## Work required:
Set down, please, exactly the lines below that run from the line with "of the shade" to the line with "imported = [obj", both lines included.

## Collected material:
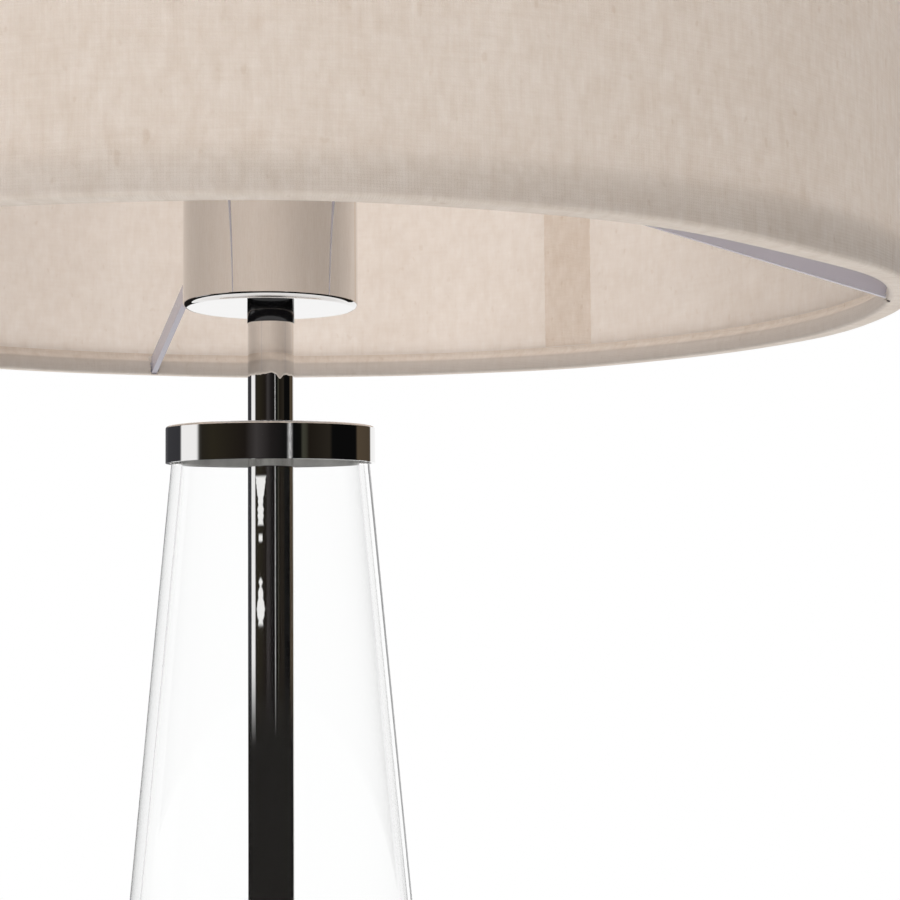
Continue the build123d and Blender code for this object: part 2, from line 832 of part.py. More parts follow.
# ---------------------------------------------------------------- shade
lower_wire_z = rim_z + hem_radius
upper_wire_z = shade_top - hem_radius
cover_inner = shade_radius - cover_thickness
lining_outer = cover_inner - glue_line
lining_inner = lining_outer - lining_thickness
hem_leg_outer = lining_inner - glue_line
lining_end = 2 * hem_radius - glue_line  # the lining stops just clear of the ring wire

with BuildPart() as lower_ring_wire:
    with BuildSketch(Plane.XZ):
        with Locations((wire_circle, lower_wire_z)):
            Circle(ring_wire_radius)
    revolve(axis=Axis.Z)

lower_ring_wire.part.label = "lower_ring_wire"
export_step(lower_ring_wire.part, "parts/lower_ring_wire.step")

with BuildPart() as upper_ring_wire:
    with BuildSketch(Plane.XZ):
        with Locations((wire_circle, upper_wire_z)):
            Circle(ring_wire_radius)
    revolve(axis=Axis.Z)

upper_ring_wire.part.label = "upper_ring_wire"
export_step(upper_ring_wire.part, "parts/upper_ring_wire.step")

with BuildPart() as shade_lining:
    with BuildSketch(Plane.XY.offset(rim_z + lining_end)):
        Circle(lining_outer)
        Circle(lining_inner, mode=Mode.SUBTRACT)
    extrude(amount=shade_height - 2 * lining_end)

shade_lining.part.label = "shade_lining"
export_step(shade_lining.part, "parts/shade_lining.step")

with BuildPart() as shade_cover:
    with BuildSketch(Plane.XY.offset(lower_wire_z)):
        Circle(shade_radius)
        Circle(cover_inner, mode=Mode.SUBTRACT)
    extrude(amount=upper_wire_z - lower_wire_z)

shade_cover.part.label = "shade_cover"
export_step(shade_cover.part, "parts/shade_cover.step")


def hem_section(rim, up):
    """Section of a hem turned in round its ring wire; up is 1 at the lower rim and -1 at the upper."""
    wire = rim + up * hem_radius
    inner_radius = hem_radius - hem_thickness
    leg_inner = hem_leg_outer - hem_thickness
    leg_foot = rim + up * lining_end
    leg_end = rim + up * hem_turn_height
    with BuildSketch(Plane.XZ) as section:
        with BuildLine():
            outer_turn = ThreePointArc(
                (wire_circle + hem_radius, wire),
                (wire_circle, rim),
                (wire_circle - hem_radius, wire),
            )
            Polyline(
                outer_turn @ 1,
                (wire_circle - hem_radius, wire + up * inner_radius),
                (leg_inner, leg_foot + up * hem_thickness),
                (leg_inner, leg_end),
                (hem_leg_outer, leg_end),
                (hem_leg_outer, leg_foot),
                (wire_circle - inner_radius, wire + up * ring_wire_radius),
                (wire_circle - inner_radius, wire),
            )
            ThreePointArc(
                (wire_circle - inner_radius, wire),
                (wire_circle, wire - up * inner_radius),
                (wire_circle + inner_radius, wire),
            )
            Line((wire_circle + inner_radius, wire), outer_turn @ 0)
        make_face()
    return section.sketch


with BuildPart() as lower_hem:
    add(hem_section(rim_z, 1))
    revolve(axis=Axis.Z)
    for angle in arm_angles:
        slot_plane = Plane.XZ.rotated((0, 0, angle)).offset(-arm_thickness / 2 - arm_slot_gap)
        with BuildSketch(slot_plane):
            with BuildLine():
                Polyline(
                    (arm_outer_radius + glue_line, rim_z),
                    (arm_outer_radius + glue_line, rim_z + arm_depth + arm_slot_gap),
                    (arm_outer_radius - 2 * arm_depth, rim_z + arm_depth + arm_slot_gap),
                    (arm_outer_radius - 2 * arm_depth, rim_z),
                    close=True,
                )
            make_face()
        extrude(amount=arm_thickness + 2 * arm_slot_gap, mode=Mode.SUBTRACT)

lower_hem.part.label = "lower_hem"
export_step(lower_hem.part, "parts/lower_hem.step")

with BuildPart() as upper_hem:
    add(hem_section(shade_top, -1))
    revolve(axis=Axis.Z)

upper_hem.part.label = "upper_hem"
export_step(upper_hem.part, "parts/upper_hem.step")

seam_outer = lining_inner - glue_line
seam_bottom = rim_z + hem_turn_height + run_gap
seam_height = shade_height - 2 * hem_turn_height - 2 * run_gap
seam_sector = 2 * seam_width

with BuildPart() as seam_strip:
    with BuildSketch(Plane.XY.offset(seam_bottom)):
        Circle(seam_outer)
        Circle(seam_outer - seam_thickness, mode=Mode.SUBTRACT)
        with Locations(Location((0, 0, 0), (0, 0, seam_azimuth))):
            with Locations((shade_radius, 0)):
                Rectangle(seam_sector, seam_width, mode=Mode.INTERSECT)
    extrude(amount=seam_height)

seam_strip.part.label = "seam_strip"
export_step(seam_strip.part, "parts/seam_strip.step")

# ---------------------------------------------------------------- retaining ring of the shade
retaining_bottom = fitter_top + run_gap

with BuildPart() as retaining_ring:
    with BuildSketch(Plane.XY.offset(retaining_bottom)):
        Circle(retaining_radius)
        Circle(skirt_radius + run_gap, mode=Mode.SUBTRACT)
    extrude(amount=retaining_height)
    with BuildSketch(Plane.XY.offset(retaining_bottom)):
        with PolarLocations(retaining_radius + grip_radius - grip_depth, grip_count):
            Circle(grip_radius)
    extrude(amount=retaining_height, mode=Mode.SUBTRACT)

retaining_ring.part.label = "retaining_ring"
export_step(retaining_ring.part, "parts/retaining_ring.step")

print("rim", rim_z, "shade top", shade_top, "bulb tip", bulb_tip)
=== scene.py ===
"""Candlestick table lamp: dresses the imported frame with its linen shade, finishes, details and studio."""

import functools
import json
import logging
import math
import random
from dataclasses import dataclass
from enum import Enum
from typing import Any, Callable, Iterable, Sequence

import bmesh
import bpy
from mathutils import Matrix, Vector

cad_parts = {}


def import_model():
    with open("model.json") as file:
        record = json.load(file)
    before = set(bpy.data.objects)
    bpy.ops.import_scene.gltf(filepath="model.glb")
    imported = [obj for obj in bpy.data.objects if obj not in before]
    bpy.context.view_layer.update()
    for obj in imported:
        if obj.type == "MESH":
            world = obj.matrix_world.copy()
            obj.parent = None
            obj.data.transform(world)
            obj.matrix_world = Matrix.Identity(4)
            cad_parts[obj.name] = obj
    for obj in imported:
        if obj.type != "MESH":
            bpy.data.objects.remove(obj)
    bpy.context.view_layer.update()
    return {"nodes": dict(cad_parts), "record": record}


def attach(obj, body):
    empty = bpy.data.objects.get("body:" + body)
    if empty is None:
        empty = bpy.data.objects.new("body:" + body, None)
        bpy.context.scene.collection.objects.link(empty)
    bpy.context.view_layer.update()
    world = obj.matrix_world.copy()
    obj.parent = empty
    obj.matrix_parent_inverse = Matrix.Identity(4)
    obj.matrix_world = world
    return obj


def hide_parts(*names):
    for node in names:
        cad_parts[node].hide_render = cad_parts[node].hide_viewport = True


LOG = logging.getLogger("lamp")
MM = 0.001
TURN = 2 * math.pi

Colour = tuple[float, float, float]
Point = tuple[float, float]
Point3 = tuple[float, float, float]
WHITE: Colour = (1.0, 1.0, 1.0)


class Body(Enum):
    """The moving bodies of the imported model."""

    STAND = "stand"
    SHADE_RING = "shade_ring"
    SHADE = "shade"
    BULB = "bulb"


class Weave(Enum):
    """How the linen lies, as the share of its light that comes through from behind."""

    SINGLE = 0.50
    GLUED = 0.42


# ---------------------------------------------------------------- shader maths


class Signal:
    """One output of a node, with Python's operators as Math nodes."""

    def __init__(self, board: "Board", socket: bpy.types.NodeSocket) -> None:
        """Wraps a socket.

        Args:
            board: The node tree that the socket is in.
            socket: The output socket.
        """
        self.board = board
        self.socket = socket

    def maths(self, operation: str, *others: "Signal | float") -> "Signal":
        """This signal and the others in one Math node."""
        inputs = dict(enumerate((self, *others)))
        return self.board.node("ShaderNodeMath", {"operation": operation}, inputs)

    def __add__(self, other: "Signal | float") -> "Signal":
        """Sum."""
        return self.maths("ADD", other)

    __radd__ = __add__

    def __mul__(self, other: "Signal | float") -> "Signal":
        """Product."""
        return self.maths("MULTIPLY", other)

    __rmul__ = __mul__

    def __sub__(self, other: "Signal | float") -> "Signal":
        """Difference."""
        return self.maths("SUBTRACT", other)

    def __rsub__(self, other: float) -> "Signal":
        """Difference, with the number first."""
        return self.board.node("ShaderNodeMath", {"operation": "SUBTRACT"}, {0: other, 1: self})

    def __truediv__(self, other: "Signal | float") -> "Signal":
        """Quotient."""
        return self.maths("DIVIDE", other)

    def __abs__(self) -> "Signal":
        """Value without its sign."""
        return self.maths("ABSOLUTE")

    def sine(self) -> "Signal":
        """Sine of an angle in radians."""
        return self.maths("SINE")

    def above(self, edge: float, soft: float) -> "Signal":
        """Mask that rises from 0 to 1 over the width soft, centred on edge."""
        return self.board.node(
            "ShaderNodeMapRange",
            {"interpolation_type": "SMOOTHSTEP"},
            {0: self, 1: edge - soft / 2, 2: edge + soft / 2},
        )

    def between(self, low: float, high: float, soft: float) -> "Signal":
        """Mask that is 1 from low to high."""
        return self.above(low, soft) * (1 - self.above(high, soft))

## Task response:
# ---------------------------------------------------------------- retaining ring of the shade
retaining_bottom = fitter_top + run_gap

with BuildPart() as retaining_ring:
    with BuildSketch(Plane.XY.offset(retaining_bottom)):
        Circle(retaining_radius)
        Circle(skirt_radius + run_gap, mode=Mode.SUBTRACT)
    extrude(amount=retaining_height)
    with BuildSketch(Plane.XY.offset(retaining_bottom)):
        with PolarLocations(retaining_radius + grip_radius - grip_depth, grip_count):
            Circle(grip_radius)
    extrude(amount=retaining_height, mode=Mode.SUBTRACT)

retaining_ring.part.label = "retaining_ring"
export_step(retaining_ring.part, "parts/retaining_ring.step")

print("rim", rim_z, "shade top", shade_top, "bulb tip", bulb_tip)
=== scene.py ===
"""Candlestick table lamp: dresses the imported frame with its linen shade, finishes, details and studio."""

import functools
import json
import logging
import math
import random
from dataclasses import dataclass
from enum import Enum
from typing import Any, Callable, Iterable, Sequence

import bmesh
import bpy
from mathutils import Matrix, Vector

cad_parts = {}


def import_model():
    with open("model.json") as file:
        record = json.load(file)
    before = set(bpy.data.objects)
    bpy.ops.import_scene.gltf(filepath="model.glb")
    imported = [obj for obj in bpy.data.objects if obj not in before]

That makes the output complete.